Two weekends ago, I walked into my fraternity's bathroom a few minutes past midnight to see one non-member relieving himself in the sink while his unaffiliated friend used our shower. As if this absurd display wasn't enough, the two did their business while having a conversation about how disgusting the bathroom was! This moment of thickheaded hypocrisy fully encapsulates the crisis of carelessness ravaging Dartmouth's social spaces.

Some would argue that this is exclusively a male problem, but this belief is flawed. Last week, I watched two female students lock themselves in a bathroom stall with a 30 rack of Keystone they stole from the basement of a fraternity and drink 16 beers between them. I can recount the exact number of drinks they had because each empty can was left in the toilet bowl.
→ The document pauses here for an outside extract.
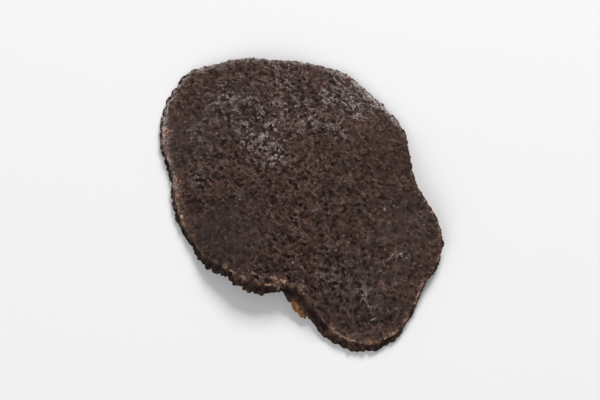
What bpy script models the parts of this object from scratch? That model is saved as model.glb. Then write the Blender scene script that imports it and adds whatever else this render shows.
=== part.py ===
"""One dried slice of a black truffle, as a single solid lying on a surface.

The slice was shaved right across the fungus, so its edge is the fungus's own outline: a broad
body with a drawn-out upper left corner, a lobe at the lower right, and a torn notch between
the body and the lobe. It dried domed. The rim waves, so it stands on three low stretches
of its edge, which are flat where they touch the surface.

Lengths in this file are millimetres, and the mesh is scaled to metres once at the end.
+X is to the right and +Y away, in the view that looks down on the domed side, and +Z is up.
"""

import math

import bmesh
import bpy
from mathutils import Vector, noise

NAME = "truffle_slice"
COLLECTION = "black truffle slice"
METRES_PER_MM = 0.001

# Outer edge seen from above: degrees from +X about the middle, and distance from it
OUTLINE = (
    (-166, 18.0), (-150, 17.4), (-142, 17.5), (-133, 16.8), (-121, 16.8), (-111, 16.6),
    (-105, 16.1), (-100, 15.6), (-94, 16.7), (-87, 18.7), (-82, 21.0), (-76, 23.5),
    (-68, 25.3), (-58, 25.5), (-48, 23.9), (-39, 22.5), (-28, 22.4), (-19, 21.6),
    (-9, 19.2), (0, 17.2), (9, 16.6), (22, 17.0), (34, 18.3), (50, 18.8), (61, 19.5),
    (71, 20.6), (90, 21.0), (102, 21.5), (112, 23.0), (122, 24.2), (131, 25.5), (139, 25.0),
    (148, 23.9), (158, 22.0), (170, 19.3), (180, 18.6),
)

# How far the cut face's border lies inside the outer edge, where the dark skin shows
SKIN_BEVEL = (
    (-170, 0.5), (-140, 0.9), (-108, 1.0), (-98, 0.8), (-88, 1.6), (-78, 1.5),
    (-66, 0.8), (-30, 0.7), (0, 0.5), (40, 0.4), (75, 0.3), (120, 0.3), (150, 0.5),
)
UNDER_BEVEL = 0.25

# How warty the skin is round the rim: roughest from the lower left corner to the lobe's tip
WARTINESS = (
    (-170, 0.7), (-140, 1.1), (-105, 1.1), (-90, 1.3), (-72, 1.3), (-50, 0.8), (0, 0.6),
    (50, 0.5), (95, 0.45), (130, 0.6), (165, 0.6),
)
WIDEST_LEVEL = -1 / 3

# Thickness of the slice, in the middle and at the rim
THICKNESS_MIDDLE = 1.35
THICKNESS_RIM = 1.05

# Dome: an oval cap, longest from the upper left corner to the tip of the lobe
DOME_HEIGHT = 4.6
DOME_TURN = math.radians(-55)
DOME_LONG = 25.5
DOME_SHORT = 18.0

# Three-fold wave of the rim: it is highest at the notch and at two more places
RIM_WAVE = 1.35
RIM_WAVE_TURN = math.radians(-122)

# A slight lean, which brings the three low stretches of the rim to one level
LEAN_X = 0.034
LEAN_Y = 0.004
SINK = 0.25

# How gently the slice bends to lie flat where it touches the surface
TOUCH_SOFTNESS = 0.45

# Slow undulation of the whole slice, read from one level of a noise field
SWELL_LENGTH = 11.0
SWELL_HEIGHT = 0.55
SWELL_LEVEL = 3.7

# The tear at the notch: a narrow crack, with the lobe's side of it set lower
TEAR_ANGLE = -100.0
TEAR_DEPTH = 0.8
TEAR_HALF_WIDTH = 0.45
TEAR_STEP = 0.45
TEAR_STEP_REACH = 4.5
TEAR_STEP_WIDTH = 0.9
TEAR_LEAN = math.radians(-72)
TEAR_CLOSENESS = 8

# Grain of the cut faces and warts of the skin, coarser here than on the real slice
GRAIN_SIZE = 1.4
GRAIN_HEIGHT = 0.24
GRAIN_LEVEL = 9.0
WART_SIZE = 1.15
WART_HEIGHT = 0.45
WART_FADE = 1.35

# Middle of the finished slice's box, which is put at X = Y = 0
MIDDLE_X = -0.044
MIDDLE_Y = -1.132

# Mesh: cells along each side of the square that becomes the slice, and up its rim
FACE_CELLS = 46
RIM_CELLS = 3

# Noise seldom passes 0.7, and is brought up to about 1
NOISE_GAIN = 1.4
SLOPE_STEP = 0.05
TINY = 1e-6


def smooth_step(value):
    """0 below 0, 1 above 1 and an S curve between."""
    value = min(max(value, 0.0), 1.0)
    return value * value * (3.0 - 2.0 * value)


def closed_curve(points, angle):
    """A smooth closed curve through (degrees, value) points, read at an angle in degrees."""
    count = len(points)
    angle = (angle - points[0][0]) % 360.0 + points[0][0]
    index = max(i for i in range(count) if points[i][0] <= angle)

    def knot(i):
        turn, place = divmod(i, count)
        return points[place][0] + 360.0 * turn, points[place][1]

    (a0, v0), (a1, v1), (a2, v2), (a3, v3) = (knot(index + i) for i in (-1, 0, 1, 2))
    part = (angle - a1) / (a2 - a1)
    slope_1 = (v2 - v0) / (a2 - a0) * (a2 - a1)
    slope_2 = (v3 - v1) / (a3 - a1) * (a2 - a1)
    return (
        v1 * (1 + 2 * part) * (1 - part) ** 2
        + slope_1 * part * (1 - part) ** 2
        + v2 * part * part * (3 - 2 * part)
        + slope_2 * part * part * (part - 1)
    )


def lumps(x, y, z, size):
    """Smooth noise between about -1 and 1, with lumps of the given size."""
    return noise.noise(Vector((x, y, z)) / size) * NOISE_GAIN


def tear_gap(degrees):
    """How far the crack at the notch cuts back the edge at an angle."""
    off = abs((degrees - TEAR_ANGLE + 180.0) % 360.0 - 180.0)
    half = math.degrees(TEAR_HALF_WIDTH / closed_curve(OUTLINE, TEAR_ANGLE))
    return TEAR_DEPTH * max(0.0, 1.0 - off / half)


def thickness(x, y):
    """The slice thins a little towards its rim."""
    reach = min(math.hypot(x, y) / DOME_LONG, 1.0)
    return THICKNESS_MIDDLE + (THICKNESS_RIM - THICKNESS_MIDDLE) * reach**2


def tear_step(x, y):
    """The lobe's side of the tear lies lower, which fades out away from the notch."""
    reach = closed_curve(OUTLINE, TEAR_ANGLE) - TEAR_DEPTH
    tip_x = reach * math.cos(math.radians(TEAR_ANGLE))
    tip_y = reach * math.sin(math.radians(TEAR_ANGLE))
    across = -(x - tip_x) * math.sin(TEAR_LEAN) + (y - tip_y) * math.cos(TEAR_LEAN)
    away = math.hypot(x - tip_x, y - tip_y) / TEAR_STEP_REACH
    return -TEAR_STEP * smooth_step(across / TEAR_STEP_WIDTH) * math.exp(-away * away)


def free_height(x, y):
    """Height of the slice's lower side before it is laid on the surface."""
    along = x * math.cos(DOME_TURN) + y * math.sin(DOME_TURN)
    across = y * math.cos(DOME_TURN) - x * math.sin(DOME_TURN)
    reach = (along / DOME_LONG) ** 2 + (across / DOME_SHORT) ** 2
    wave = math.cos(3.0 * (math.atan2(y, x) - RIM_WAVE_TURN))
    height = DOME_HEIGHT * (1.0 - reach) + RIM_WAVE * reach**1.5 * wave
    height += LEAN_X * x + LEAN_Y * y - SINK
    height += SWELL_HEIGHT * lumps(x, y, SWELL_LEVEL, SWELL_LENGTH)
    return height + tear_step(x, y)


def laid_height(x, y):
    """Height of the lower side: free where it is high, flat at 0 where it touches down."""
    height = free_height(x, y)
    if height <= -TOUCH_SOFTNESS:
        return 0.0
    if height >= TOUCH_SOFTNESS:
        return height
    return (height + TOUCH_SOFTNESS) ** 2 / (4.0 * TOUCH_SOFTNESS)


def laid_normal(x, y):
    """Direction straight out of the domed side."""
    rise_x = laid_height(x + SLOPE_STEP, y) - laid_height(x - SLOPE_STEP, y)
    rise_y = laid_height(x, y + SLOPE_STEP) - laid_height(x, y - SLOPE_STEP)
    return Vector((-rise_x, -rise_y, 2 * SLOPE_STEP)).normalized()


def rim_inset(level, degrees):
    """How far the rim lies inside the outer edge at a level from -1, below, to 1, above."""
    if level >= WIDEST_LEVEL:
        up = (level - WIDEST_LEVEL) / (1 - WIDEST_LEVEL)
        return closed_curve(SKIN_BEVEL, degrees) * up**1.5
    down = (WIDEST_LEVEL - level) / (WIDEST_LEVEL + 1)
    return UNDER_BEVEL * down**2


def square_to_disc(u, v):
    """The angle and the reach, 0 to 1, that a point of the square -1 to 1 takes on the disc."""
    if abs(u) < TINY and abs(v) < TINY:
        return 0.0, 0.0
    if abs(u) >= abs(v):
        angle = math.pi / 4 * v / u
        return angle + (math.pi if u < 0 else 0.0), abs(u)
    angle = math.pi / 2 - math.pi / 4 * u / v
    return angle + (math.pi if v < 0 else 0.0), abs(v)


def place_point(u, v, level):
    """The point of the slice for a point of the square slab."""
    angle, reach = square_to_disc(u, v)
    angle += math.radians(TEAR_ANGLE)
    degrees = math.degrees(angle)
    edge = closed_curve(OUTLINE, degrees) - tear_gap(degrees) * reach**TEAR_CLOSENESS
    edge -= rim_inset(level, degrees)
    out_x = math.cos(angle)
    out_y = math.sin(angle)
    if reach > 1 - TINY:
        growth = closed_curve(WARTINESS, degrees) * (WART_FADE - abs(level))
        edge += WART_HEIGHT * growth * lumps(edge * out_x, edge * out_y, level, WART_SIZE)
    x = reach * edge * out_x
    y = reach * edge * out_y
    half = thickness(x, y) / 2
    height = laid_height(x, y)
    point = Vector((x, y, height + half)) + laid_normal(x, y) * half * level
    if abs(level) > 1 - TINY:
        grain = GRAIN_HEIGHT * lumps(x, y, GRAIN_LEVEL * level, GRAIN_SIZE)
        point.z += grain * min(1.0, height)
    return point


def make_slice():
    """A slab of even cells, bent and trimmed to the slice, as one closed mesh."""
    slab = bmesh.new()
    bmesh.ops.create_cube(slab, size=2.0)
    upright = [e for e in slab.edges if abs(e.verts[0].co.z - e.verts[1].co.z) > 1.0]
    bmesh.ops.subdivide_edges(slab, edges=upright, cuts=RIM_CELLS - 1, use_grid_fill=True)
    level = [e for e in slab.edges if abs(e.verts[0].co.z - e.verts[1].co.z) < TINY]
    bmesh.ops.subdivide_edges(slab, edges=level, cuts=FACE_CELLS - 1, use_grid_fill=True)
    middle = Vector((MIDDLE_X, MIDDLE_Y, 0.0))
    for vert in slab.verts:
        vert.co = (place_point(*vert.co) - middle) * METRES_PER_MM
    bmesh.ops.triangulate(slab, faces=slab.faces[:])
    bmesh.ops.recalc_face_normals(slab, faces=slab.faces[:])
    mesh = bpy.data.meshes.new(NAME)
    slab.to_mesh(mesh)
    slab.free()
    mesh.shade_smooth()
    return bpy.data.objects.new(NAME, mesh)


def truffle_material():
    """Dry dark brown flesh under a thin grey frost."""
    material = bpy.data.materials.new("dried_truffle")
    material.use_nodes = True
    shader = material.node_tree.nodes["Principled BSDF"]
    shader.inputs["Base Color"].default_value = (0.052, 0.034, 0.028, 1.0)
    shader.inputs["Roughness"].default_value = 0.82
    shader.inputs["Metallic"].default_value = 0.0
    return material


for old in list(bpy.data.objects):
    bpy.data.objects.remove(old)

collection = bpy.data.collections.new(COLLECTION)
bpy.context.scene.collection.children.link(collection)
truffle_slice = make_slice()
truffle_slice.data.materials.append(truffle_material())
collection.objects.link(truffle_slice)
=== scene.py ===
"""A dried slice of black truffle, domed and frosted, lying on a pale floor in soft light."""

import math

import bmesh
import bpy
import numpy as np
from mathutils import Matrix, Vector, noise


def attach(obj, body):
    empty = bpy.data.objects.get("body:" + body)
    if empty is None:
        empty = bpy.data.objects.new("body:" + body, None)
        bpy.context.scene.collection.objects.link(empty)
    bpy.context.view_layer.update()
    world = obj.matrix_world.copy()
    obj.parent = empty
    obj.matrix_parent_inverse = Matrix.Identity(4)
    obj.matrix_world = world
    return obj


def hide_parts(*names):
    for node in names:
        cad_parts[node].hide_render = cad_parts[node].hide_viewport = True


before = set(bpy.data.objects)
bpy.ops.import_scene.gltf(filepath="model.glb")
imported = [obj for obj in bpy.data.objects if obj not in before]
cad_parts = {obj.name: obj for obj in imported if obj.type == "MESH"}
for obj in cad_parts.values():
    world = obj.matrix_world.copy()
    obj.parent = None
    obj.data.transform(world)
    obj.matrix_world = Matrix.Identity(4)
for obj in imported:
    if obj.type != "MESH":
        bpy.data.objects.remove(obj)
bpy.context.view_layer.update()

# The slice's form
# A truffle is one dense body of flesh in a thin warty skin. This slice was shaved right across
# it, a good millimetre thick, and dried into a low dome that stands on three parts of its rim.
# Lengths are millimetres, and the finished mesh is scaled to metres.

METRES_PER_MM = 0.001
TINY = 1e-6

# Brings the smooth noise up to about -1 to 1
NOISE_GAIN = 1.4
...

Why then do we act this way? It is an issue of environment more than it is a matter of maturity. While intoxicated 18- to 22-year-olds may not be renowned for their pristine judgment, there is a marked difference between the way Dartmouth students treat their own homes -- or even their dorm rooms -- and how they treat public social spaces on campus.

The general state of filth for which fraternities, especially, have built a reputation surely contributes to the contagiously inconsiderate mindset of visitors. Undoubtedly, certain members of the organizations that open themselves up to public social events add to the wreckage that envelops their own places of residence each weekend. Some of the onus is indeed on the Greek houses to -- literally speaking -- clean up their act.

Nevertheless, using the excuse of, "well, the brothers do it," only carries so much moral weight. There is, of course, the theory that if you pay rent and pay for beer, you are more entitled to act as you want within your own house. Guests, who are invited into houses and offered an unlimited supply of alcohol free of charge, have no right to abuse this hospitality. It seems that Dartmouth students have a tendency to forget that people actually live in Greek houses.

Stop keying doorways. Aim for the toilet bowl rather than the floor. Realize that pulling another house's fire alarm because you're drunk and bored is objectionable. Even if the basement you walk into smells like a conglomeration of mud, stale beer and bodily fluids, you are still a guest.

Make no mistake, college should remain the last time we can truly act our age. But if, after four years, you've learned nothing about how to treat others' belongings and homes, you'll leave school as immature as you came.